Listen, I will not make out of being a huge tennis fan, although I watch enough tennis as a kid to understand the game and understand the massive win Kevin Anderson achieved in the marathon match against John Isner.
With no rugby and having a nice braai with the family I saw on social media that Kevin is in a marathon fifth set battle and switch on the phone to watch what is going on.
Before I knew it I was griped and shouting as hard for Kevin as for any rugby team.
I started watching when it was 12-12 in the fifth and could not get myself to do anything else but living each point with Kevin.
The kids and wife wanted to eat and I put on some more wood not to miss a point.
At the end Anderson got the winning point to beat Isner 7-6 (8/6), 6-7 (5/7), 6-7 (9/11), 6-4, 26-24.

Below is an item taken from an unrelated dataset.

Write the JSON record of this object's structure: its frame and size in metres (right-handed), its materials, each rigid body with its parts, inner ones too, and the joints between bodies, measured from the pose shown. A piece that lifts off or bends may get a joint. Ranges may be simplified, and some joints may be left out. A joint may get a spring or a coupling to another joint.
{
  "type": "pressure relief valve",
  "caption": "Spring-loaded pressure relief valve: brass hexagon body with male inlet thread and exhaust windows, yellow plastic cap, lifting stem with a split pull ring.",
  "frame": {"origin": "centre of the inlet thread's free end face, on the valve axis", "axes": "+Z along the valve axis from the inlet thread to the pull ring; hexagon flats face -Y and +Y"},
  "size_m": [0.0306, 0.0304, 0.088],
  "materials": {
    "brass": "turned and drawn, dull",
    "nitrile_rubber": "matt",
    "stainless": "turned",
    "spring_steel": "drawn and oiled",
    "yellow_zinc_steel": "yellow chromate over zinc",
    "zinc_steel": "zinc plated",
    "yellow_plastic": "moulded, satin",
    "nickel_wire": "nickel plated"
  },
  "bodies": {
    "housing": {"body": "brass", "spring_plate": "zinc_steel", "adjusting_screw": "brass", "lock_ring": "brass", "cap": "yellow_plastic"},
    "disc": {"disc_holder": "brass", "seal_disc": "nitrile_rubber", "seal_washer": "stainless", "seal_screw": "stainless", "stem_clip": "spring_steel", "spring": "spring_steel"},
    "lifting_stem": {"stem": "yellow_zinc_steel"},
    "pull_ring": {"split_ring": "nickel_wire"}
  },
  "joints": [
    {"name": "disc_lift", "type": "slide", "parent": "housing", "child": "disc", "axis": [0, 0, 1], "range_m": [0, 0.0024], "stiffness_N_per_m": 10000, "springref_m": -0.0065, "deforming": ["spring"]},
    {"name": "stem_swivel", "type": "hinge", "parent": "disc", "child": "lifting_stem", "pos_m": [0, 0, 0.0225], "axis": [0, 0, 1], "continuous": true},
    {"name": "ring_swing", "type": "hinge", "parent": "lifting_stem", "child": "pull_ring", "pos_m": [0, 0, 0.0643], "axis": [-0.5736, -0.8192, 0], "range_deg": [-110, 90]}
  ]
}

In my lifetime I have not seen a match were the final set mount up to 50.
Beside the match the man is a great ambassador for our country and spoke after the match that he just want to inspire young kids back home.
With his win, Anderson became the first South African Wimbledon men’s finalist since Brian Norton in 1921 – some 97 years ago.

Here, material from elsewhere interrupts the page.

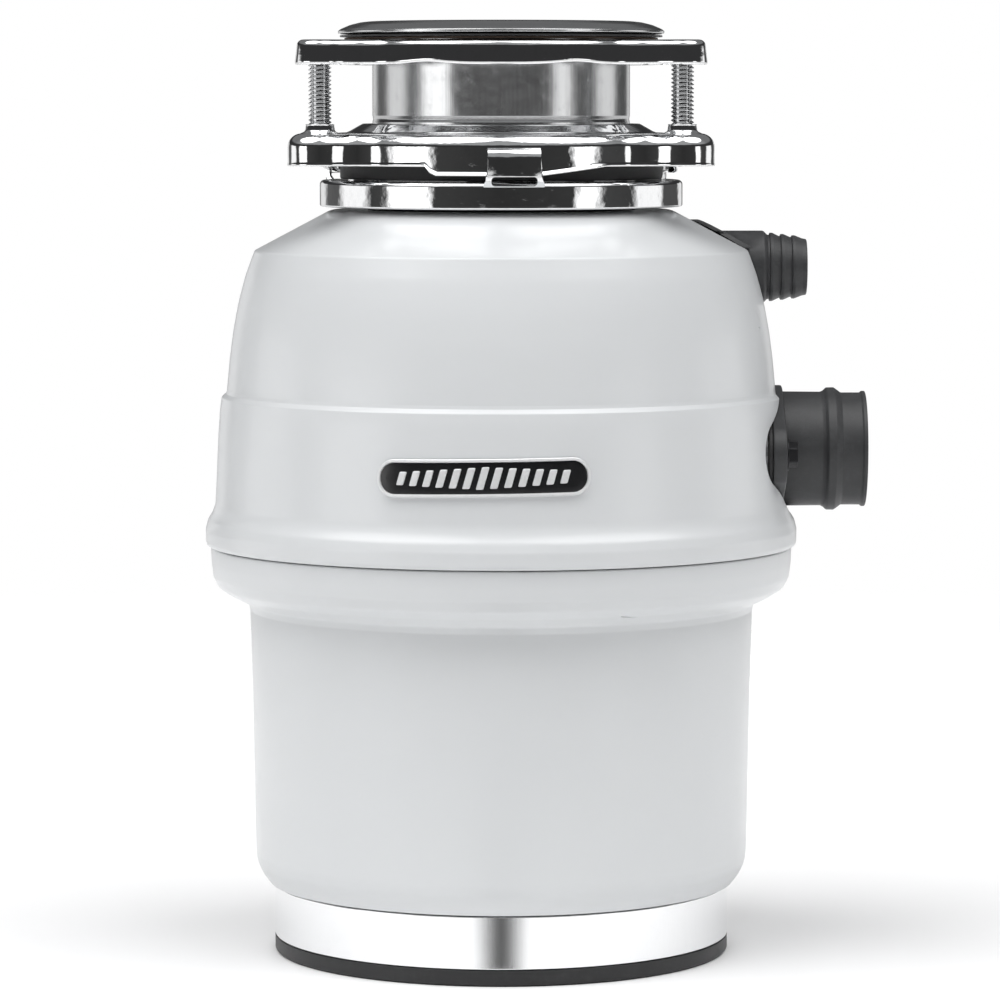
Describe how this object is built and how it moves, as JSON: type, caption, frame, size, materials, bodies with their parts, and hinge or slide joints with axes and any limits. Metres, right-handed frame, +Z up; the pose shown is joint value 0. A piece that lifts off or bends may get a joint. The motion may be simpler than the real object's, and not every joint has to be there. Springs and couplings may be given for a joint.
{
  "type": "kitchen garbage disposal",
  "caption": "Kitchen garbage disposal with a three-bolt sink mount, spinning turntable with swivel impellers, side drain outlet and dishwasher inlet.",
  "frame": {"origin": "middle of the flat underside of the base plate, on the motor shaft's axis", "axes": "+Z up along the motor shaft, +X along the drain outlet, -Y towards the front with the badge"},
  "size_m": [0.2285, 0.205, 0.322],
  "materials": {
    "white_shell": "smooth satin moulded",
    "badge_black": "gloss with raised bright rim",
    "black_plastic": "fine moulded grain",
    "outlet_black": "satin moulded",
    "grey_plastic": "matt",
    "red_plastic": "satin",
    "black_rubber": "matt",
    "gasket_fibre": "pressed fibre",
    "jacket_foam": "open-cell foam",
    "ring_chrome": "bright plated",
    "sink_flange_steel": "brushed",
    "chamber_steel": "drawn stainless",
    "screw_steel": "bright zinc plated",
    "plated_steel": "zinc plated",
    "cast_aluminium": "as cast",
    "lamination_steel": "stacked sheets",
    "winding_copper": "varnished wire"
  },
  "bodies": {
    "disposer": {"sink_flange": "sink_flange_steel", "flange_seal": "black_rubber", "mounting_ring": "ring_chrome", "snap_ring": "screw_steel", "splash_guard": "black_rubber", "upper_shell": "white_shell", "lower_shell": "white_shell", "badge_plate": "badge_black", "trim_band": "ring_chrome", "base_plate": "black_plastic", "wiring_cover": "plated_steel", "cover_screw": "plated_steel", "cable_bushing": "black_rubber", "base_screw_a": "plated_steel", "base_screw_b": "plated_steel", "base_screw_c": "plated_steel", "hopper": "chamber_steel", "neck_collar": "black_rubber", "insulation_jacket": "jacket_foam", "grind_ring": "chamber_steel", "drain_chamber": "cast_aluminium", "container_gasket": "black_rubber", "clamp_band": "plated_steel", "shaft_seal": "black_rubber", "outlet_gasket": "black_rubber", "outlet_flange": "outlet_black", "drain_tube": "outlet_black", "outlet_screw_front": "plated_steel", "outlet_screw_rear": "plated_steel", "dishwasher_inlet": "outlet_black", "stator_core": "lamination_steel", "winding_top": "winding_copper", "winding_bottom": "winding_copper", "upper_bearing": "plated_steel", "lower_bearing": "plated_steel", "lower_end_frame": "cast_aluminium", "through_bolt_1": "plated_steel", "through_bolt_2": "plated_steel", "through_bolt_3": "plated_steel", "through_bolt_4": "plated_steel", "motor_leads": "grey_plastic", "overload_protector": "black_plastic", "start_switch": "grey_plastic"},
    "lock_ring_body": {"lock_ring": "ring_chrome"},
    "sink_clamp": {"backup_ring": "ring_chrome", "fibre_gasket": "gasket_fibre"},
    "screw_a": {"clamp_screw_a": "screw_steel"},
    "screw_b": {"clamp_screw_b": "screw_steel"},
    "screw_c": {"clamp_screw_c": "screw_steel"},
    "turntable_body": {"turntable": "chamber_steel", "turntable_nut": "plated_steel", "impeller_rivet_a": "plated_steel", "impeller_rivet_b": "plated_steel", "motor_shaft": "plated_steel", "rotor_core": "lamination_steel", "cooling_fan": "cast_aluminium"},
    "impeller_a_body": {"impeller_a": "chamber_steel"},
    "impeller_b_body": {"impeller_b": "chamber_steel"},
    "reset_button_body": {"reset_button": "red_plastic"}
  },
  "joints": [
    {"name": "turntable_spin", "type": "hinge", "parent": "disposer", "child": "turntable_body", "pos_m": [0, 0, 0.2], "axis": [0, 0, 1], "continuous": true},
    {"name": "impeller_a_swing", "type": "hinge", "parent": "turntable_body", "child": "impeller_a_body", "pos_m": [0.042, 0, 0.2], "axis": [0, 0, 1], "continuous": true},
    {"name": "impeller_b_swing", "type": "hinge", "parent": "turntable_body", "child": "impeller_b_body", "pos_m": [-0.042, 0, 0.2], "axis": [0, 0, 1], "continuous": true},
    {"name": "lock_ring_turn", "type": "hinge", "parent": "disposer", "child": "lock_ring_body", "pos_m": [0, 0, 0.26], "axis": [0, 0, 1], "range_deg": [-35, 0]},
    {"name": "sink_clamp_slide", "type": "slide", "parent": "disposer", "child": "sink_clamp", "axis": [0, 0, 1], "range_m": [-0.008, 0]},
    {"name": "screw_a_turn", "type": "hinge", "parent": "sink_clamp", "child": "screw_a", "pos_m": [-0.06123, -0.03535, 0.29], "axis": [0, 0, 1], "range_deg": [-2042, 0]},
    {"name": "screw_b_turn", "type": "hinge", "parent": "sink_clamp", "child": "screw_b", "pos_m": [0.06123, -0.03535, 0.29], "axis": [0, 0, 1], "range_deg": [-2042, 0]},
    {"name": "screw_c_turn", "type": "hinge", "parent": "sink_clamp", "child": "screw_c", "pos_m": [0, 0.0707, 0.29], "axis": [0, 0, 1], "range_deg": [-2042, 0]},
    {"name": "reset_button_pop", "type": "slide", "parent": "disposer", "child": "reset_button_body", "axis": [0, 0, -1], "range_m": [0, 0.004]}
  ],
  "couplings": [
    {"joint": "screw_a_turn", "follows": "sink_clamp_slide", "rad_per_m": 4452.7},
    {"joint": "screw_b_turn", "follows": "sink_clamp_slide", "rad_per_m": 4452.7},
    {"joint": "screw_c_turn", "follows": "sink_clamp_slide", "rad_per_m": 4452.7}
  ]
}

Anderson was asked in his post-match press conference: What does it mean to you to fly the flag for South Africa in a Wimbledon final?
He answered as follows:
It feels great. Obviously there was a whole lot that happened today in terms of the length of the match. At the end of the day, I’ve put myself into the finals of Wimbledon, which is half of a dream come true. I mean really, most people would say it’s the biggest tournament we have. It’s very special. Growing up in South Africa, we had kind of sort of limited access to available tournaments. Wimbledon was the most iconic event.
So to be here in the finals, it’s amazing. I’ve had so much support from home. As I said after my previous match, I really hope that it’s a source of inspiration for kids, just interest in tennis. South Africa does have a strong tennis history. We struggled over the last sort of decade or so. It’s not easy. It takes a lot of time.
But I hope maybe somebody sits here in 10, 15 years’ time and somebody asks him a question, and he says he watched me playing Wimbledon, that’s one of the reasons he’s here. That would definitely be great for me to hear.